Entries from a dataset
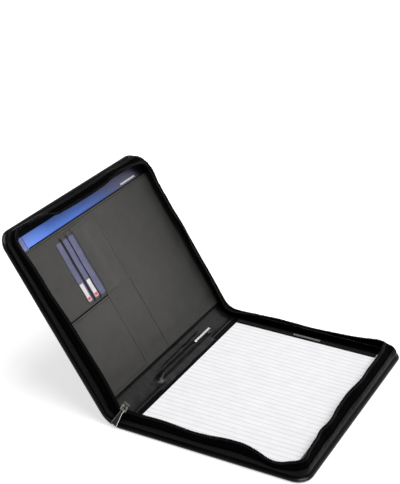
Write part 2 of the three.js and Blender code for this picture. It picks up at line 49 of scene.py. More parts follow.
# ------------------------------------------------------------------ dimensions
LENGTH, PANEL_BACK, PANEL_FRONT, BEND, RADIUS, THICK = 340.0, 248.5, 252.3, math.radians(55.6), 34.0, 5.0
CORNER, TOP_CORNER, GAP = 20.0, 36.0, 0.3
HALF = RADIUS * BEND / 2
FORE_BACK, FORE_FRONT, SIDE = HALF + PANEL_BACK, HALF + PANEL_FRONT, LENGTH / 2
LINING_TOP = THICK + GAP + 1.2
CREASE = 21.0
INSET = 3.8  # foot of the band, from the cover's edge
SHARE = 0.36
PEN_S, PEN_R, PEN_Y0, PEN_Y1 = 9.0, 4.0, -60.5, 83.5
POCKET_U, POCKET_V = (4.5, 218.5), (-158.0, 158.0)
SMALL_U, SMALL_V = (8.4, 112.3), (-150.0, -53.5)
FOLDER_U, FOLDER_V = (26.5, 236.5), (-149.5, 147.5)
CARD_U = (118.7, 204.3)
CARDS = [(-94.2, -83.2), (-80.2, -70.2), (-69.4, -57.4)]  # card edge, slot edge
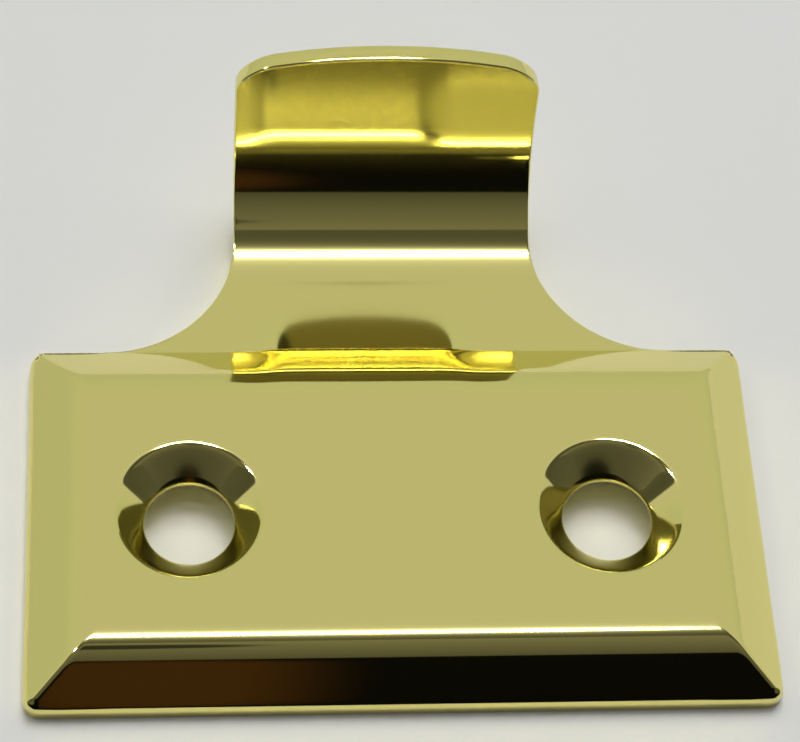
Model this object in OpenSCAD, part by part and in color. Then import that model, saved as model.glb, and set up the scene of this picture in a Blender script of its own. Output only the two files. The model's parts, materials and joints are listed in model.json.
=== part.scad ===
// Hook sash lift, pressed from one piece of brass sheet.
// A shallow plate with bevelled sides holds two countersunk screw holes. A strip runs
// from the top of the plate and curls forward into a hook for the fingers.
// The origin is on the back plane, in the middle of the crease between plate and strip.
// +Z points out of the face, towards the user, and +Y runs from the crease to the hook.

/* [Plate] */
// Width of the plate across both screw holes
plate_w = 41.3; // [38:0.1:46]
// Height of the plate, from its lower edge to the crease
plate_h = 22.4; // [21:0.1:26]
// Height of the flat face above the back plane
face_z = 3.6; // [3.4:0.1:4.2]
// Thickness of the brass sheet
sheet_t = 1.2; // [1:0.1:1.3]
// Height of the upright rim at the ends and along the lower edge
rim_h = 0.8; // [0.7:0.1:1]
// Width of the bevel at each end
end_bevel = 3.1; // [2.8:0.1:3.6]
// Width of the bevel along the lower edge
low_bevel = 2.9; // [2.7:0.1:3.4]
// Width of the bevel beside the crease
top_bevel = 3.6; // [3.2:0.1:4]
// Radius of the fold between the face and a bevel
fold_r = 2.4; // [1.8:0.1:2.8]
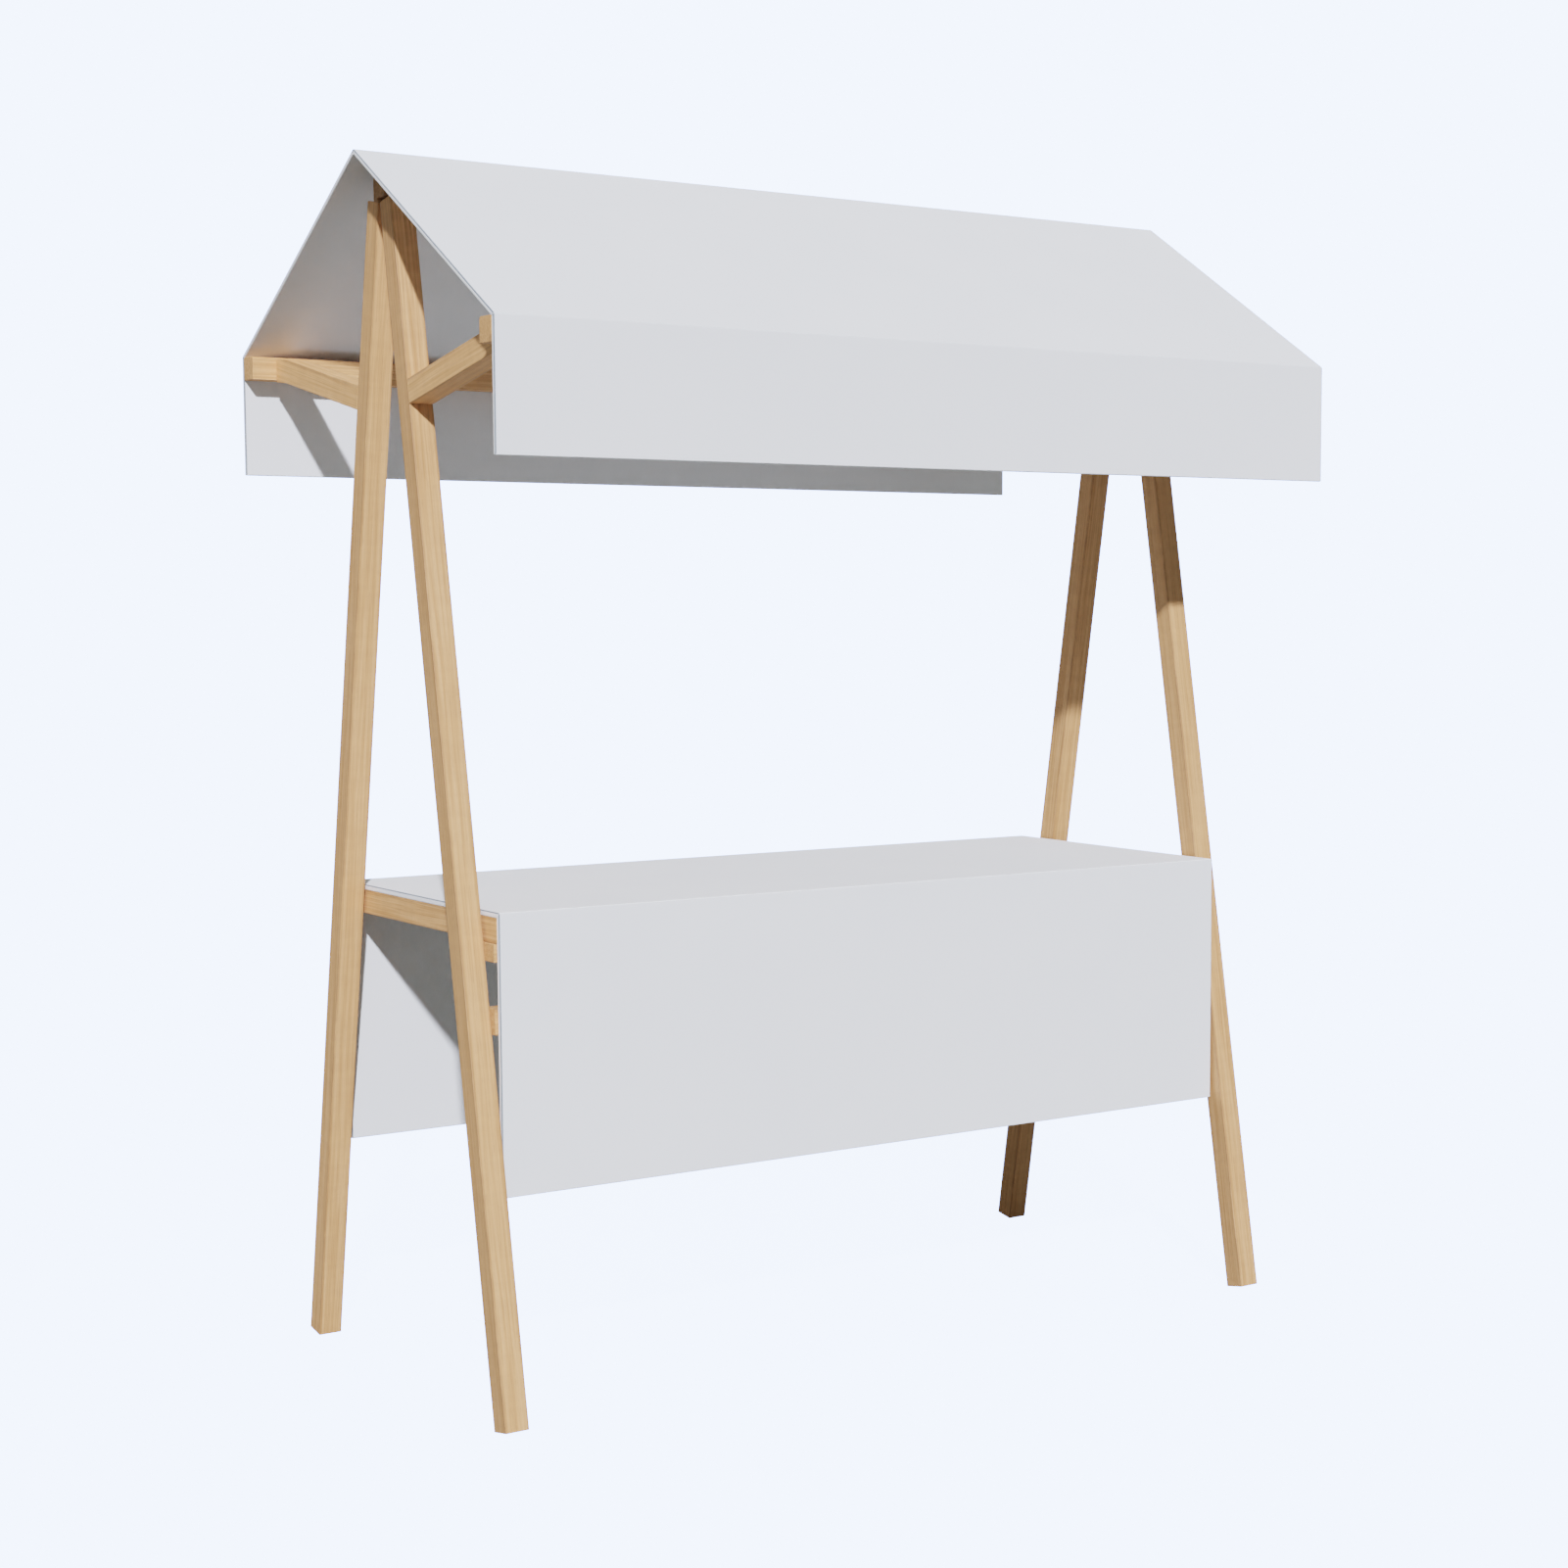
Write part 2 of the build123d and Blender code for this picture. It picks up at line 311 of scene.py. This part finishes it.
def make_steel():
    """Brushed, dark hinge steel with slightly darker patches."""
    material, tree, shader = new_material("hinge_steel")
    place = node(tree, "TexCoord").outputs["Object"]
    brushed = stretched_noise(tree, place, brush_scale, 2.0)["Fac"]
    stains = stretched_noise(tree, place, stain_scale, 3.0)["Fac"]
    colour = ramp(tree, stains, ((0.35, steel_dark), (0.65, steel_light)))
    tree.links.new(colour, shader.inputs["Base Color"])
    tree.links.new(spread(tree, brushed, 0.2, 0.8, 0.28, 0.46), shader.inputs["Roughness"])
    shader.inputs["Metallic"].default_value = 1.0
    bump = node(tree, "Bump", Height=brushed, Strength=0.2, Distance=0.0001)
    tree.links.new(bump.outputs[0], shader.inputs["Normal"])
    return material


def node_solid(name):
    """A CAD node's mesh as a bmesh with one face on each flat side."""
    solid = bmesh.new()
    solid.from_mesh(frame["nodes"][name].data)
    bmesh.ops.remove_doubles(solid, verts=solid.verts, dist=weld_distance)
    bmesh.ops.dissolve_limit(
        solid, angle_limit=flat_angle, verts=solid.verts, edges=solid.edges, use_dissolve_boundaries=False
    )
    bmesh.ops.recalc_face_normals(solid, faces=solid.faces)
    return solid


def ease(solid, width):
    """Rounds the edges between flat sides. Rounded faces that are there already stay."""
    sharp = [edge for edge in solid.edges if edge.is_manifold and edge.calc_face_angle() > sharp_angle]
    bmesh.ops.bevel(
        solid,
        geom=sharp,
        offset=width,
        offset_type="OFFSET",
        segments=ease_segments,
        profile=0.5,
        affect="EDGES",
        clamp_overlap=True,
    )


def finish_piece(solid, name, body, materials):
    mesh = bpy.data.meshes.new(name)
    for face in solid.faces:
        face.smooth = True
    solid.to_mesh(mesh)
    solid.free()
    for material in materials:
        mesh.materials.append(material)
    piece = bpy.data.objects.new(name, mesh)
    bpy.context.scene.collection.objects.link(piece)
    normals = piece.modifiers.new("flat_sides", "WEIGHTED_NORMAL")
    normals.weight = 100
    normals.keep_sharp = True
    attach(piece, body)
    return piece


timber_count = 0


def make_timber(name, body, material):
    """A timber with its grain along its longest edge, cut from its own place in the tree."""
    global timber_count
    solid = node_solid(name)
    longest = max(solid.edges, key=lambda edge: edge.calc_length())
    along = (longest.verts[1].co - longest.verts[0].co).normalized()
    wide = Vector((1, 0, 0)) if abs(along.x) < 0.5 else Vector((0, 1, 0))
    deep = along.cross(wide).normalized()
    ease(solid, timber_ease)
    middle = sum((vert.co for vert in solid.verts), Vector()) / len(solid.verts)
    turn = pith_turn * timber_count
    heart = Vector((cos(turn) * pith_distance, sin(turn) * pith_distance, plank_step * timber_count))
    grain = solid.verts.layers.float_vector.new("grain")
    section = solid.verts.layers.float_vector.new("section")
    paleness = solid.verts.layers.float.new("paleness")
    # The timber's painted light and shade, set by its name.
    pale = next((value for part, value in timber_paleness.items() if part in name), 1.0)
    for vert in solid.verts:
        vert[paleness] = pale
        out = vert.co - middle
        place = Vector((out.dot(wide), out.dot(deep), out.dot(along)))
        vert[section] = place
        vert[grain] = place + heart
    timber_count += 1
    piece = finish_piece(solid, f"oak_{name}", body, [material])
    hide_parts(name)
    return piece


def on_painted_shade(normal):
    """Whether an eased face is beside an end, and faces neither down nor to the back: there the boards get
    a grey band of painted shade.
    """
    beside_end = 0.1 < abs(normal.x) < 0.99
    return beside_end and normal.y < 0.05 and normal.z > -0.05


def make_panel(name, body, materials):
    """A board: the two large sides are its face, the eased faces by its ends are grey as painted shade, and
    the rest is its edging, whiter as a painted highlight.
    """
    solid = node_solid(name)
    areas = sorted((face.calc_area() for face in solid.faces), reverse=True)
    smallest_side = areas[1] * 0.9
    sides = [face for face in solid.faces if face.calc_area() > smallest_side]
    for face in solid.faces:
        face.material_index = 1
    for face in sides:
        face.material_index = 0
    ease(solid, board_ease)
    solid.normal_update()
    for face in solid.faces:
        # Painted shade: a grey band on the eased faces by the ends.
        if on_painted_shade(face.normal):
            face.material_index = 2
    piece = finish_piece(solid, f"white_{name}", body, materials)
    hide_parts(name)
    return piece


def make_leaf(name, body, material):
    solid = node_solid(name)
    ease(solid, leaf_ease)
    piece = finish_piece(solid, f"steel_{name}", body, [material])
    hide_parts(name)
    return piece


def make_cart():
    oak = make_oak()
    board = make_board("white_board", white, white_shade, 0.78)
    # The edging's white carries a painted highlight.
    edging = make_board("white_edging_painted_highlight", edging_painted_highlight, edging_painted_highlight_tone, 0.60)
    # The counter's white carries painted light.
    counter = make_board("white_counter", counter_painted_light, counter_painted_light_tone, 0.70)
    # The grey carries painted shade.
    seam = make_board("grey_seam", painted_shade_grey, painted_shade_tone, 0.85)
    steel = make_steel()
    slots = {part["node"]: part["material_slot"] for part in frame["record"]["subparts"]}
    for body, names in frame["record"]["behaviour"]["bodies"].items():
        for name in names:
            if slots[name] == "oak":
                make_timber(name, body, oak)
            elif slots[name] == "white_board":
                # The counter top's face gets the white with painted light.
                face = counter if name == "counter_top" else board
                make_panel(name, body, [face, edging, seam])
            else:
                make_leaf(name, body, steel)


def make_floor():
    """A pale floor. The camera sees it as bright as the backdrop, with a faint shadow.

    Other rays see a dim floor, so that it doesn't light the cart too strongly from below.
    """
    material, tree, shader = new_material("floor")
    tree.nodes.remove(shader)
    output = tree.nodes["Material Output"]
    glow = node(tree, "Emission", Color=(*backdrop_light, 1.0), Strength=1.0 - floor_shade)
    shade = tuple(channel * floor_shade * floor_lit_share for channel in backdrop_light)
    shadow = node(tree, "BsdfDiffuse", Color=(*shade, 1.0))
    seen = node(tree, "AddShader", in0=glow.outputs[0], in1=shadow.outputs[0])
    unseen = node(tree, "BsdfDiffuse", Color=(*floor_reflection, 1.0))
    ray = node(tree, "LightPath").outputs["Is Camera Ray"]
    both = node(tree, "MixShader", Fac=ray, in1=unseen.outputs[0], in2=seen.outputs[0])
    tree.links.new(both.outputs[0], output.inputs["Surface"])

    mesh = bpy.data.meshes.new("floor")
    half = floor_size / 2
    corners = [(-half, -half, 0), (half, -half, 0), (half, half, 0), (-half, half, 0)]
    mesh.from_pydata(corners, [], [(0, 1, 2, 3)])
    mesh.materials.append(material)
    floor = bpy.data.objects.new("floor", mesh)
    bpy.context.scene.collection.objects.link(floor)


def make_sky():
    """A dim sky that lights the shade, brighter overhead. The camera sees the backdrop instead."""
    world = bpy.data.worlds.new("sky")
    world.use_nodes = True
    tree = world.node_tree
    background = tree.nodes["Background"]
    direction = node(tree, "TexCoord").outputs["Generated"]
    height = node(tree, "SeparateXYZ", Vector=direction).outputs["Z"]
    glow = mix(tree, spread(tree, height, 0.0, 0.9), sky_horizon, sky_zenith)
    tree.links.new(glow, background.inputs["Color"])
    backdrop = node(tree, "Background", Color=(*backdrop_light, 1.0))
    ray = node(tree, "LightPath").outputs["Is Camera Ray"]
    both = node(tree, "MixShader", Fac=ray, in1=background.outputs[0], in2=backdrop.outputs[0])
    tree.links.new(both.outputs[0], tree.nodes["World Output"].inputs["Surface"])
    bpy.context.scene.world = world


def make_sun():
    sun = bpy.data.lights.new("sun", "SUN")
    sun.energy = sun_strength
    sun.angle = sun_angle
    sun.color = sun_colour
    lamp = bpy.data.objects.new("sun", sun)
    lamp.rotation_mode = "QUATERNION"
    lamp.rotation_quaternion = sun_travel.to_track_quat("-Z", "Y")
    bpy.context.scene.collection.objects.link(lamp)


def make_camera():
    data = bpy.data.cameras.new("camera")
    data.sensor_width = camera_sensor
    data.lens = camera_lens
    data.shift_x, data.shift_y = camera_shift
    camera = bpy.data.objects.new("camera", data)
    camera.location = camera_place
    camera.rotation_euler = Euler((pi / 2 + camera_pitch, camera_roll, -camera_yaw), "XYZ")
    bpy.context.scene.collection.objects.link(camera)
    bpy.context.scene.camera = camera


make_cart()
make_floor()
make_sky()
make_sun()
make_camera()
bpy.context.scene.view_settings.view_transform = "Filmic"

● Goal:
Starting at the line that contains "Model this object" and ending at the line that contains "fold_r = 2.4; // [1.8:0.1:2.8]", retype each line exactly; omit everything outside that range.

● The reply:
Model this object in OpenSCAD, part by part and in color. Then import that model, saved as model.glb, and set up the scene of this picture in a Blender script of its own. Output only the two files. The model's parts, materials and joints are listed in model.json.
=== part.scad ===
// Hook sash lift, pressed from one piece of brass sheet.
// A shallow plate with bevelled sides holds two countersunk screw holes. A strip runs
// from the top of the plate and curls forward into a hook for the fingers.
// The origin is on the back plane, in the middle of the crease between plate and strip.
// +Z points out of the face, towards the user, and +Y runs from the crease to the hook.

/* [Plate] */
// Width of the plate across both screw holes
plate_w = 41.3; // [38:0.1:46]
// Height of the plate, from its lower edge to the crease
plate_h = 22.4; // [21:0.1:26]
// Height of the flat face above the back plane
face_z = 3.6; // [3.4:0.1:4.2]
// Thickness of the brass sheet
sheet_t = 1.2; // [1:0.1:1.3]
// Height of the upright rim at the ends and along the lower edge
rim_h = 0.8; // [0.7:0.1:1]
// Width of the bevel at each end
end_bevel = 3.1; // [2.8:0.1:3.6]
// Width of the bevel along the lower edge
low_bevel = 2.9; // [2.7:0.1:3.4]
// Width of the bevel beside the crease
top_bevel = 3.6; // [3.2:0.1:4]
// Radius of the fold between the face and a bevel
fold_r = 2.4; // [1.8:0.1:2.8]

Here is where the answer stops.